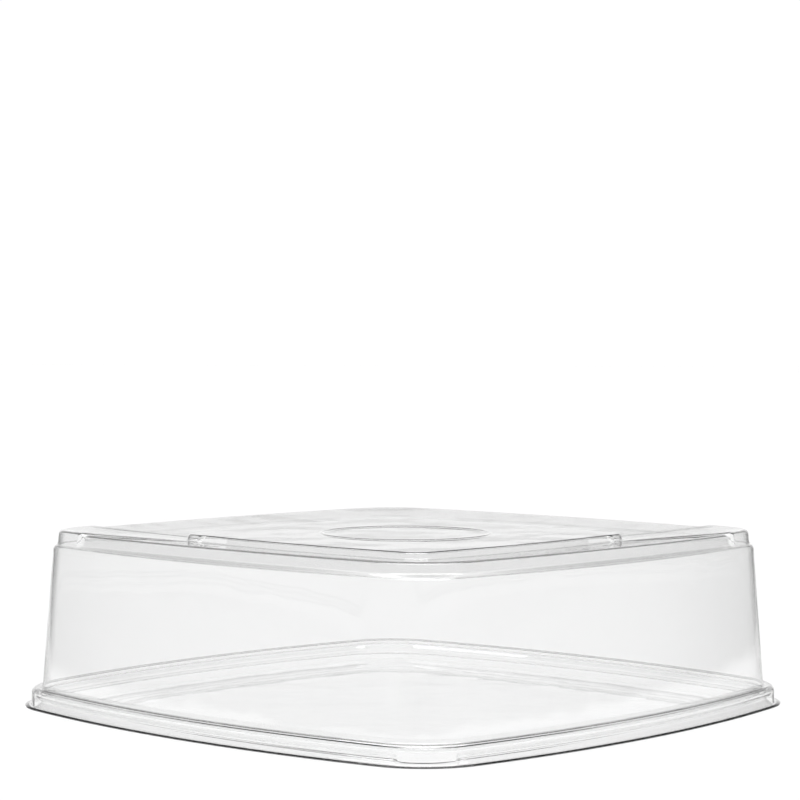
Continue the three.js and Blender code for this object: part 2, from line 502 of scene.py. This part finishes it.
scene = bpy.context.scene
world = bpy.data.worlds.new("studio")
scene.world = world
world.use_nodes = True
wt = world.node_tree
sky = wt.nodes["Background"]
coords = wt.nodes.new("ShaderNodeTexCoord")
up = Vector((0, 0, 1))


def glow_ramp(direction, low, high, at_low, at_high):
    """A ramp over how far a ray of the world points along a direction."""
    along = wt.nodes.new("ShaderNodeVectorMath")
    along.operation = "DOT_PRODUCT"
    along.inputs[1].default_value = direction
    link(wt, coords.outputs["Generated"], along.inputs[0])
    return ramp_node(wt, along.outputs["Value"], low, high, at_low, at_high)


backdrop = glow_ramp(back, 0.75, 0.95, 0.0, 1.0)
horizon = glow_ramp(up, 0.02, 0.09, 1.25, 1.02)
above = glow_ramp(up, 0.22, 0.32, 1.0, 0.45)
screen = math_node(wt, "MULTIPLY", horizon, above)
glow = wt.nodes.new("ShaderNodeMix")
glow.data_type = "FLOAT"
link(wt, backdrop, glow.inputs["Factor"])
glow.inputs["A"].default_value = ROOM_GLOW
link(wt, screen, glow.inputs["B"])
link(wt, glow.outputs["Result"], sky.inputs["Strength"])
sky.inputs["Color"].default_value = (1, 1, 1, 1)

scene.view_settings.view_transform = "Standard"
scene.cycles.max_bounces = CLEAR_BOUNCES
scene.cycles.transmission_bounces = CLEAR_BOUNCES
scene.cycles.transparent_max_bounces = CLEAR_BOUNCES

camera = bpy.data.cameras.new("camera")
camera.lens = CAMERA_LENS
camera.sensor_width = SENSOR_WIDTH
camera.clip_start, camera.clip_end = 0.05, 100.0
cam = bpy.data.objects.new("camera", camera)
bpy.context.collection.objects.link(cam)
cam.location = back * -CAMERA_DISTANCE + Vector((0, 0, CAMERA_HEIGHT))
turn = Euler((0, 0, -CAMERA_TURN + CAMERA_YAW)).to_matrix()
tilt = Euler((math.pi / 2 - CAMERA_PITCH, 0, 0)).to_matrix()
roll = Euler((0, 0, CAMERA_ROLL)).to_matrix()
cam.rotation_mode = "XYZ"
cam.rotation_euler = (turn @ tilt @ roll).to_euler()
scene.camera = cam
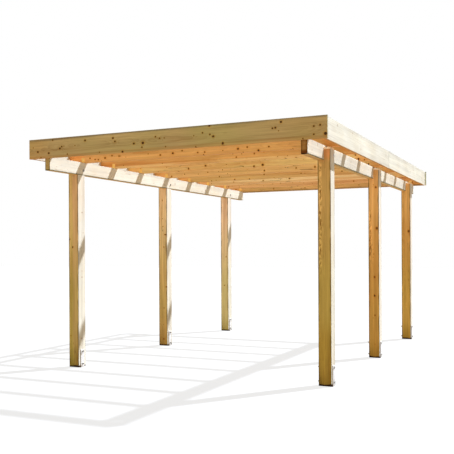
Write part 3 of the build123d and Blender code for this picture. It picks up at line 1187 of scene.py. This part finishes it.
class CARPORT_OT_purlin_bolts(bpy.types.Operator):
    """Add the coach bolts that hold the purlins to the posts"""

    bl_idname = "carport.purlin_bolts"
    bl_label = "Add Purlin Bolts"

    def execute(self, context):
        sizes = context.scene.carport_fixings
        bolts = []
        for name in POSTS:
            purlin = name.split("_")[0] + "_purlin"
            side, outer, _ = across_frame(name)
            _, _, inner = across_frame(purlin)
            along = box(name)[1][1] - sizes.purlin_bolt_inset
            bolts.append((side, outer, inner, along, box(purlin)[0][2] + sizes.purlin_bolt_height))
        heads, nuts, outward = bolt_ends(bolts)
        domes = copies(dome_form(sizes.purlin_bolt_head / 2, height=5.5 * MM), heads, outward)
        nut_forms, seats = nuts_on_washers(
            nuts, -outward, washer_radius=14.5 * MM, flats=16 * MM, height=8.5 * MM)
        rods = copies(rod_end_form(radius=5 * MM, length=13.5 * MM), seats, -outward)
        add_piece("purlin_bolts", [domes, *nut_forms, rods], "plated_bolts")
        return {"FINISHED"}


# Nails in one angle bracket, in metres: across it, and up or out from its corner
UPRIGHT_NAILS = ((-0.010, 0.043), (0.010, 0.043), (-0.010, 0.022), (0.010, 0.022))
FLAT_NAILS = ((-0.010, 0.043), (0.010, 0.043), (0.0, 0.024))


class CARPORT_OT_bracket_nails(bpy.types.Operator):
    """Add the nails in the angle brackets"""

    bl_idname = "carport.bracket_nails"
    bl_label = "Add Bracket Nails"

    def execute(self, context):
        places, directions = [], []
        for row_name in BRACKETS:
            low, high = box(row_name)
            centre = (low[0] + high[0]) / 2
            side = math.copysign(1.0, centre)
            covered = RAFTERS[0] if side < 0 else RAFTERS[-1]
            for rafter_name in RAFTERS:
                way = -side if rafter_name == covered else side
                rafter_low, rafter_high = box(rafter_name)
                face = rafter_high[1] if way > 0 else rafter_low[1]
                for across, up in UPRIGHT_NAILS:
                    places.append((centre + across, face + way * BRACKET_PLATE, low[2] + up))
                    directions.append((0.0, way, 0.0))
                for across, out in FLAT_NAILS:
                    places.append((centre + across, face + way * out, low[2] + BRACKET_PLATE))
                    directions.append((0.0, 0.0, 1.0))
        radius = context.scene.carport_fixings.nail_head / 2
        nail = dome_form(radius, height=1.4 * MM, sides=12, rings=4)
        add_piece("bracket_nails", [copies(nail, places, directions)], "yellow_zinc")
        return {"FINISHED"}


class CARPORT_OT_stage(bpy.types.Operator):
    """Lay the floor and set the lamps and the camera"""

    bl_idname = "carport.stage"
    bl_label = "Set Stage"

    def execute(self, context):
        lay_floor(context.scene.carport_studio)
        set_lamps(context.scene.carport_studio)
        set_camera()
        context.scene.view_settings.view_transform = "Standard"
        return {"FINISHED"}


# ---- Panel and registration ----

OPERATORS = (
    CARPORT_OT_groups,
    CARPORT_OT_fascias,
    CARPORT_OT_beams,
    CARPORT_OT_posts,
    CARPORT_OT_steel,
    CARPORT_OT_shoe_bolts,
    CARPORT_OT_purlin_bolts,
    CARPORT_OT_bracket_nails,
    CARPORT_OT_stage,
)


class CARPORT_PT_panel(bpy.types.Panel):
    """Lists the steps that finish the carport"""

    bl_label = "Carport"
    bl_idname = "CARPORT_PT_panel"
    bl_space_type = "VIEW_3D"
    bl_region_type = "UI"
    bl_category = "Carport"

    def draw(self, context):
        for operator in OPERATORS:
            self.layout.operator(operator.bl_idname)
        for settings in (context.scene.carport_fixings, context.scene.carport_studio):
            column = self.layout.column()
            for key in settings.__annotations__:
                column.prop(settings, key)


CLASSES = (CARPORT_PG_fixings, CARPORT_PG_studio, *OPERATORS, CARPORT_PT_panel)


def register():
    for item in CLASSES:
        bpy.utils.register_class(item)
    bpy.types.Scene.carport_fixings = PointerProperty(type=CARPORT_PG_fixings)
    bpy.types.Scene.carport_studio = PointerProperty(type=CARPORT_PG_studio)


def unregister():
    del bpy.types.Scene.carport_studio
    del bpy.types.Scene.carport_fixings
    for item in reversed(CLASSES):
        bpy.utils.unregister_class(item)


def main():
    register()
    bpy.ops.carport.groups()
    bpy.ops.carport.fascias()
    bpy.ops.carport.beams()
    bpy.ops.carport.posts()
    bpy.ops.carport.steel()
    bpy.ops.carport.shoe_bolts()
    bpy.ops.carport.purlin_bolts()
    bpy.ops.carport.bracket_nails()
    bpy.ops.carport.stage()


if __name__ == "__main__":
    main()
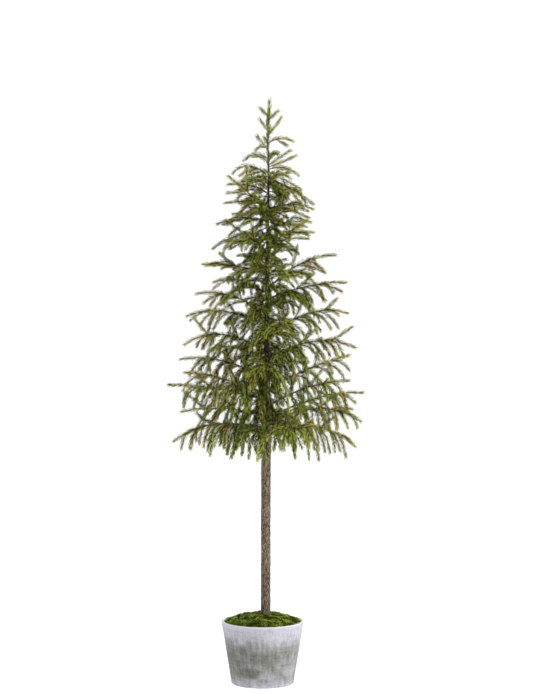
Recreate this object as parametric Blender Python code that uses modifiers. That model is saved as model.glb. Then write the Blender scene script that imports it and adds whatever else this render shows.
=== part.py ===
"""Artificial potted cypress, 58 inches tall: a bare stem with a cone of drooping sprays, in a tapered pot.

Units are metres and +Z is up. The origin is the middle of the pot's flat underside.
Bearings are degrees seen from above: 0 is +X, 90 is +Y.
"""

import math
import random

import bmesh
import bpy
from mathutils import Matrix, Vector, noise

# Whole tree
TREE_HEIGHT = 1.473
GAP = 0.0003

# Pot, filling and moss
POT_HEIGHT = 0.156
POT_RIM_RADIUS = 0.1045
POT_BASE_RADIUS = 0.0785
POT_WALL = 0.0055
POT_FLOOR = 0.010
POT_FOOT_ROUND = 0.003
POT_STEPS = 40
FILL_TOP = 0.132
MOSS_EDGE = 0.152
MOSS_RISE = 0.021
MOSS_LUMP = 0.0035
MOSS_LUMP_SIZE = 0.024
MOSS_RINGS = 7
MOSS_STEPS = 30

# Stem of the tree
STEM_FOOT_X = 0.0078
STEM_LEAN = 0.0105
STEM_TOP = 1.288
STEM_RADIUS = 0.0114
STEM_TIP_RADIUS = 0.0021
STEM_FLARE = 0.0014
STEM_FLARE_HEIGHT = 0.014
CROWN_FOOT = 0.600

# Limbs: a bare bough or a twig from the stem outwards
BOUGH_RADIUS = 0.0027
TWIG_RADIUS = 0.0021
TWIG_TIP_RADIUS = 0.0012
TWIG_STEPS = 4
LIMB_STEPS = 28
LIMB_CURL = 14
ELBOW = 0.004

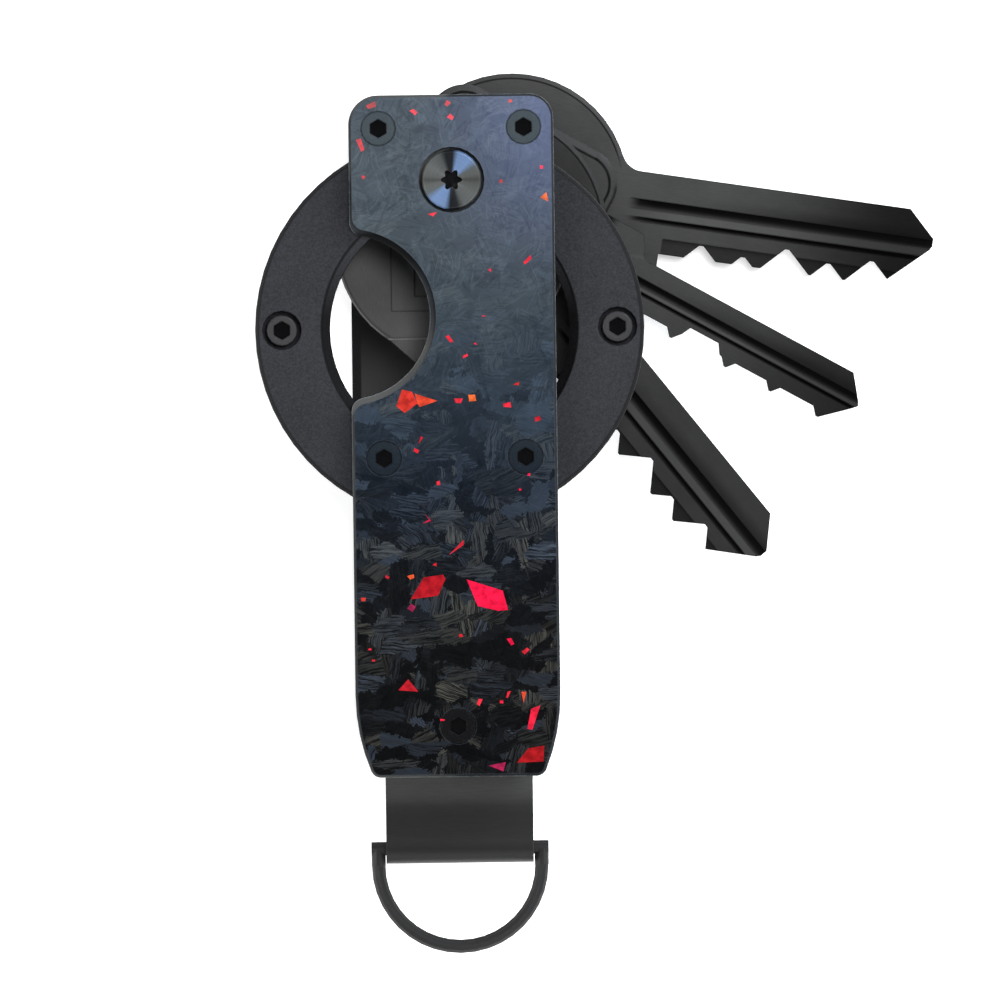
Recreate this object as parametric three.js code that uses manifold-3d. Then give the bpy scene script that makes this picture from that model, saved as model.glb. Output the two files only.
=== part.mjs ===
// Key organiser: four keys swing on one pivot between two plates, under a ring that holds a
// round tracker tag. A D-ring hangs from a folded metal strip at the lower end.
//
// Millimetres. The organiser lies on its back: +Z points out of its front cover, +Y runs along
// the body to the pivot end, +X is to the right of somebody who looks at the front cover.
// The origin is on the pivot axis, in the plane of the outer back face.

import * as THREE from 'three';
import { mergeVertices } from 'three/addons/utils/BufferGeometryUtils.js';
import Module from 'manifold-3d';

const wasm = await Module();
wasm.setup();

// ---------------------------------------------------------------- driving dimensions

const COVER_THICKNESS = 1.2;
const FRAME_THICKNESS = 1.0;
const KEY_THICKNESS = 2.0;
const WASHER_THICKNESS = 0.3;
const WAVE_SPACE = 0.7;
const RUNNING_GAP = 0.1;
const TAG_RING_HEIGHT = 8.2;
const KEY_COUNT = 4;

// Body plates, seen from the front. The left edge has the thumb notch.
const BODY_HALF_WIDTH = 11.92;
const BODY_TOP = 9.88;
const BODY_BOTTOM = -70.8;
const TOP_LEFT_RADIUS = 3.2;
const TOP_RIGHT_RADIUS = 2.6;
const TAPER_START = -61.3;
const TAPER_RADIUS = 23.4;
const BOTTOM_CORNER_RADIUS = 1;
const FRAME_GROW = 0.3;
const NOTCH_CENTRE = new THREE.Vector2(-12.55, -16.2);
const COVER_NOTCH_RADIUS = 10.5;
const FRAME_NOTCH_RADIUS = 9.8;
const NOTCH_END_RADIUS = 1.6;

// Cover screws: countersunk at 90 degrees, with a hexagon socket.
const SCREW = { head: 2.1, headDepth: 1.1, shank: 1.0, socket: 1.12, socketDepth: 0.75 };
const SCREW_CLEARANCE = 0.1;
const CORNER_SCREW_LENGTH = 3.9;
const RING_FIXING_LENGTH = 8.8;
const BOTTOM_SCREW_LENGTH = 17.2;
const BACK_SCREW_LENGTH = 2.1;
const BACK_BOTTOM_LENGTH = 5.2;
const CORNER_SCREW = new THREE.Vector2(8.65, 6.2);
const MIDDLE_SCREW = new THREE.Vector2(8.43, -33.07);
const BOTTOM_SCREW = new THREE.Vector2(0, -65.05);
const BOSS_RADIUS = 2.0;
const BOSS_HEIGHT = 2.0;

// Pivot: a sleeve with a flat head in the back cover, and a screw with a star recess in front.
const PIVOT = { head: 3.56, hole: 3.93, sleeve: 3.0, shank: 1.25, dish: 0.3, rim: 0.25 };
const PIVOT_SCREW_END = 4.0;
const THREAD_FLOOR = 3.0;
const STAR = { radius: 1.08, lobe: 0.22, lobes: 6, depth: 0.95, steps: 48 };
const WASHER_RADIUS = 5.6;
const WAVE_HEIGHT = 0.12;
const WAVE_COUNT = 3;

// Ring for the tracker tag, in two shells, and its two screws.
const RING_CENTRE = new THREE.Vector2(-0.43, -17.67);
const RING = { outer: 23.2, face: 15.3, lip: 14.24, pocket: 16.05, lipDepth: 0.9, edge: 0.4 };
const RING_SCREW_OFFSET = 20.0;
const RING_SCREW = { head: 1.9, headDepth: 1.3, edge: 0.2, shank: 1.1, length: 6.2 };
const RING_SOCKET = { radius: 1.12, depth: 0.9 };
const RING_RECESS = { radius: 2.35, depth: 1.7 };

// Lower end: spacers, the folded strip and the D-ring.
const SPACER = { halfWidth: 8.75, top: -60, bottom: -70, corner: 1.2 };
const STRIP = { halfWidth: 8.8, top: -61, thickness: 0.7, inner: 1.1 };
const D_RING = { rod: 0.85, halfWidth: 9.75, bar: -79.7, arc: -81.73 };

// Keys, drawn with the pivot at the origin and the blade along +X. The cut edge is at -Y.
const BOW = { radius: 14.0, centre: 7.26, edge: 0.45 };
const BLADE = { top: 4.4, low: -5.15, shoulder: 25.7, tip: 58.1, tipTop: 54.9 };
const BLADE_NOSE = [[-0.3, -0.2], [0, 0.3], [0, 1.2]];
const NECK = { low: -7.5, topFillet: 2.6, lowFillet: 1.5 };
const CUTS = { first: 30.7, pitch: 5.12, step: 0.333, flat: 0.5, tipDiagonal: 57.6 };
const LAND = { start: 26.0, height: 1.85, depth: 0.35 };
const GROOVE_DEPTH = 0.55;
const GROOVE_RUNOUT = 3.0;
const WIDE_GROOVES = [
  { start: 21.4, low: -0.05, high: 1.1 },
  { start: 22.6, low: -1.6, high: -1.05 },
];

// The folded key has a shallow step at the root of its blade, sunk panels in its bow, and a
// lower neck that tapers straight into a lower blade.
const STEP = { start: 18.7, depth: 0.3 };
const FOLDED_BLADE_LOW = -3.9;
const FOLDED_NECK = { x: 19.08, y: -7.5, bladeX: 22.3 };
const PANEL = { start: 6.4, end: 15.5, halfWidth: 7.37, depth: 0.14 };
const INNER_PANEL = { start: 6.4, end: 13.75, halfWidth: 4.6, depth: 0.3 };

// The narrow key has a squarer bow and small pointed teeth.
const SMALL_BOW = { left: -6.5, right: 18.1, halfWidth: 11.5, corner: 3.5, bevel: 0.9, rise: 0.4 };
const SMALL_BLADE = { top: 2.74, low: -3.05, shoulder: 24.3, tip: 55.6, neck: 5.4, tipTop: 53.2 };
const SMALL_NOSE = [[-0.6, -1.2], [0, -0.6], [-0.2, -0.1]];
const SMALL_NECK_FILLET = 1.0;
const SMALL_TEETH = { drop: 0.94, halfWidth: 0.95, halfFlat: 0.15 };
const FIRST_TOOTH = 31.9;
const OTHER_TEETH = [39.3, 45.4, 51.8];
const GULLET = [[32.9, 0], [33.5, 1.2], [37.3, 1.2], [38.1, 0]];
const SMALL_GROOVES = [
  { start: 18.6, low: -0.36, high: 0.62 },
  { start: 18.6, low: -1.25, high: -0.85 },
];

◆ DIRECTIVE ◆
Exactly the lines from the line containing "Recreate this object as parametric three.js" to the line containing "const KEY_COUNT = 4;", both included, are to be set down; no other line belongs in the answer.

◆ RESULT ◆
Recreate this object as parametric three.js code that uses manifold-3d. Then give the bpy scene script that makes this picture from that model, saved as model.glb. Output the two files only.
=== part.mjs ===
// Key organiser: four keys swing on one pivot between two plates, under a ring that holds a
// round tracker tag. A D-ring hangs from a folded metal strip at the lower end.
//
// Millimetres. The organiser lies on its back: +Z points out of its front cover, +Y runs along
// the body to the pivot end, +X is to the right of somebody who looks at the front cover.
// The origin is on the pivot axis, in the plane of the outer back face.

import * as THREE from 'three';
import { mergeVertices } from 'three/addons/utils/BufferGeometryUtils.js';
import Module from 'manifold-3d';

const wasm = await Module();
wasm.setup();

// ---------------------------------------------------------------- driving dimensions

const COVER_THICKNESS = 1.2;
const FRAME_THICKNESS = 1.0;
const KEY_THICKNESS = 2.0;
const WASHER_THICKNESS = 0.3;
const WAVE_SPACE = 0.7;
const RUNNING_GAP = 0.1;
const TAG_RING_HEIGHT = 8.2;
const KEY_COUNT = 4;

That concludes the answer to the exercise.